From: Joanne M Mikkelson
Subject: Re: [Discuss-gnuradio] USB throughput numbers for NetBSD (and Linux)
Date: 09 Aug 2006 14:41:30 -0400
User-agent: Gnus/5.09 (Gnus v5.9.0) Emacs/21.4

Hi, sorry for my long delay, I was on vacation and then playing
catch-up.

> I'm not sure I followed the explanation for why on NetBSD the
> unidirectional case isn't equal to the sum of the bidirectional case.
> Could you try explaining again?  On second thought, is the problem
> that there's only one request in the h/w endpoint queue for a given
> endpoint and direction?  If so, I think you could get the completion
> interrupt service time out of the critical path by ensuring that there
> are always two requests queued in each direction, not just one.

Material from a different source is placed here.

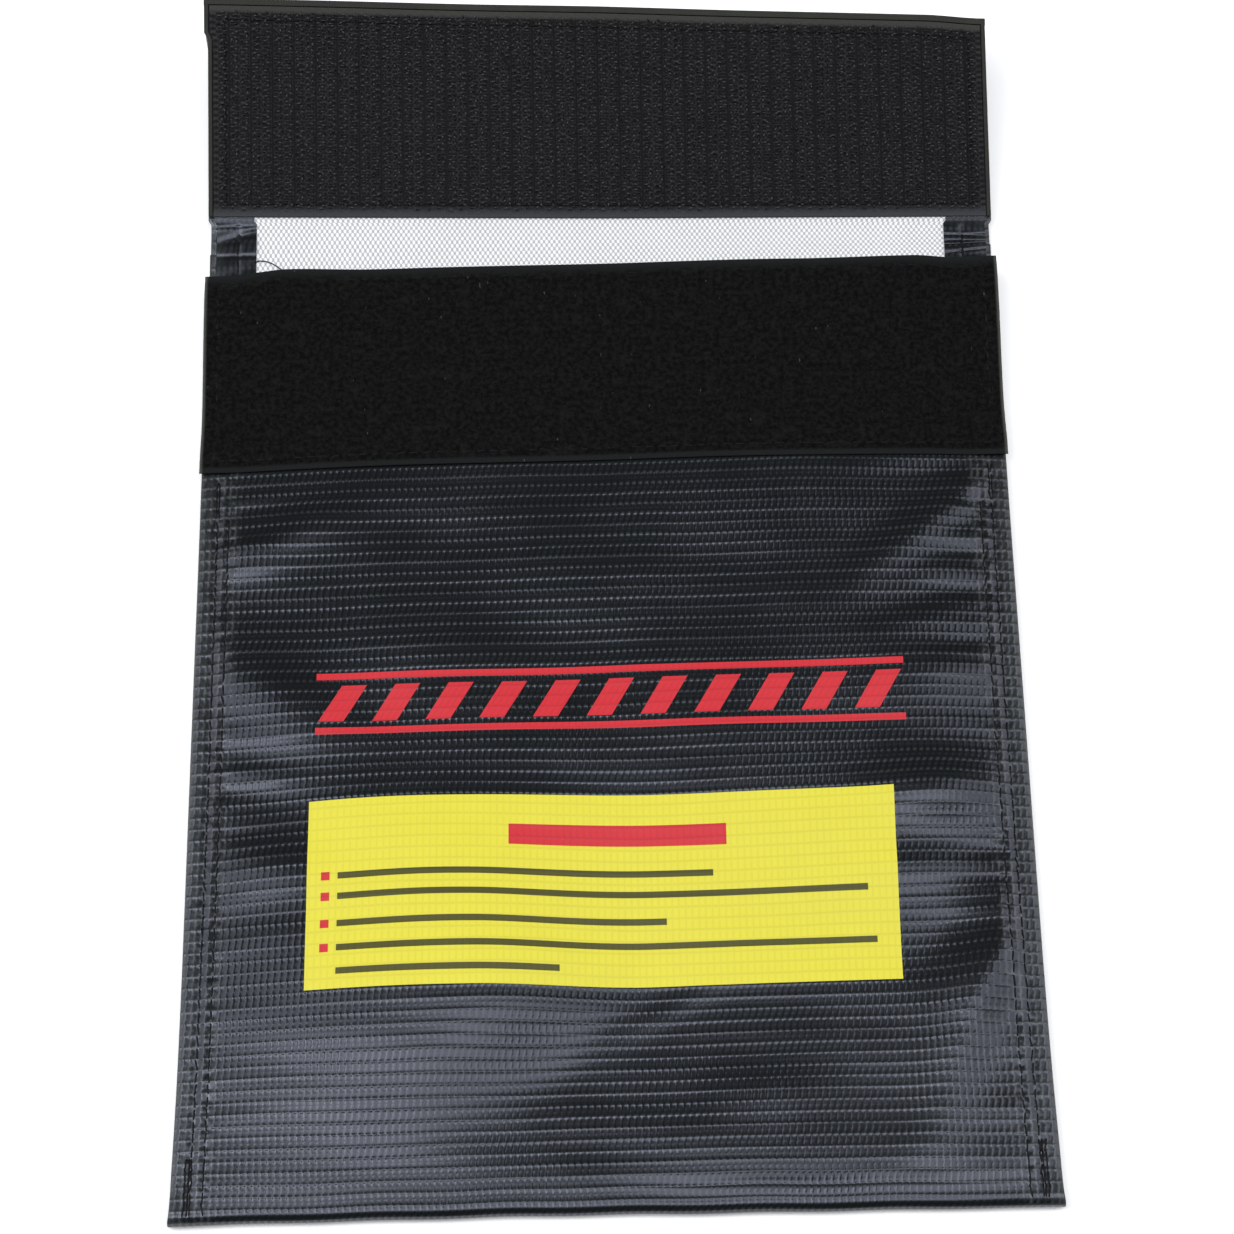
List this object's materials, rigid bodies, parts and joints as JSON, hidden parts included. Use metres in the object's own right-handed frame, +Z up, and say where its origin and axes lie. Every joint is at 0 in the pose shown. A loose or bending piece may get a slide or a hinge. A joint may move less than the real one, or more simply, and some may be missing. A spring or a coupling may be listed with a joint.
{
  "type": "battery safety pouch",
  "caption": "Flat black coated-fabric safety pouch for lithium batteries, with a white heat-resistant lining and a folding hook-and-loop flap, lying open.",
  "frame": {"origin": "centre of the bounding box, on the underside that lies on the table", "axes": "+Z up out of the front panel, +Y from the bottom fold towards the flap, +X to the right seen from the front"},
  "size_m": [0.182, 0.2836, 0.0191],
  "materials": {
    "vinyl": "black PVC-coated mesh fabric, semi-gloss, fine embossed grid of about 1.4 x 2.4 mm",
    "glass_cloth": "white plain-woven glass cloth",
    "loop_pile": "black loop tape, deep matt pile",
    "hook_nylon": "black nylon hook tape, rows of fine hooks",
    "thread": "black polyester sewing thread",
    "yellow_ink": "yellow screen print over the embossed grid",
    "red_ink": "red screen print over the embossed grid"
  },
  "bodies": {
    "pouch": {"back_shell": "vinyl", "front_shell": "vinyl", "bottom_fold": "vinyl", "mouth_hem": "vinyl", "left_side_hem": "vinyl", "right_side_hem": "vinyl", "back_lining": "glass_cloth", "front_lining": "glass_cloth", "loop_strip": "loop_pile", "loop_strip_stitching": "thread", "left_outer_seam": "thread", "left_inner_seam": "thread", "right_inner_seam": "thread", "right_outer_seam": "thread", "bottom_left_tack": "thread", "bottom_right_tack": "thread", "top_left_tack": "thread", "top_right_tack": "thread", "instruction_panel": "yellow_ink", "title_band": "red_ink"},
    "neck": {"neck_shell": "vinyl", "neck_lining": "glass_cloth", "neck_left_hem": "vinyl", "neck_right_hem": "vinyl", "neck_left_seam": "thread", "neck_right_seam": "thread"},
    "flap": {"flap_shell": "vinyl", "flap_lining": "glass_cloth", "hook_strip": "hook_nylon", "hook_strip_stitching": "thread", "flap_left_hem": "vinyl", "flap_right_hem": "vinyl", "flap_tip_hem": "vinyl"}
  },
  "joints": [
    {"name": "neck_fold", "type": "hinge", "parent": "pouch", "child": "neck", "pos_m": [0, 0.07983, 0.0003], "axis": [1, 0, 0], "range_deg": [-8, 82]},
    {"name": "flap_fold", "type": "hinge", "parent": "neck", "child": "flap", "pos_m": [0, 0.09052, 0.0018], "axis": [1, 0, 0], "range_deg": [-9, 81]}
  ]
}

Yes, as the driver is currently implemented, there is only one
request queued for a given endpoint at a time.  You're correct that
having more than one would reduce the interrupt service time's effect
on performance, but doing this will require changes to more than just
ugen.  The ehci driver will need some work in order to work properly
with more than one bulk request queued at a time.  We haven't changed
the ehci driver, so until that happens, the ugen driver will have to
use just a single request at a time.

> I'd also be interested in seeing how the throughput holds up with
> smaller transfer sizes and smaller total amount of buffer space.

Because we only have one request at a time, the throughput will
suffer as request sizes get smaller.  In my experience the total
buffer space need not be more than a few requests' worth (and the
numbers showed that having the buffers too large hurts performance),
but this testing wasn't with much computation load.  At least the
latency should still be improved over what we had with ugen before.

Using test_usrp_standard_rx and _tx, a block size of 1024 only works
with decimation 64/interpolation 128 (4 MB/s) and a block size of
4096 works with decimation 16/interpolation 32 (16 MB/s).  This is
without real-time scheduling, which isn't working.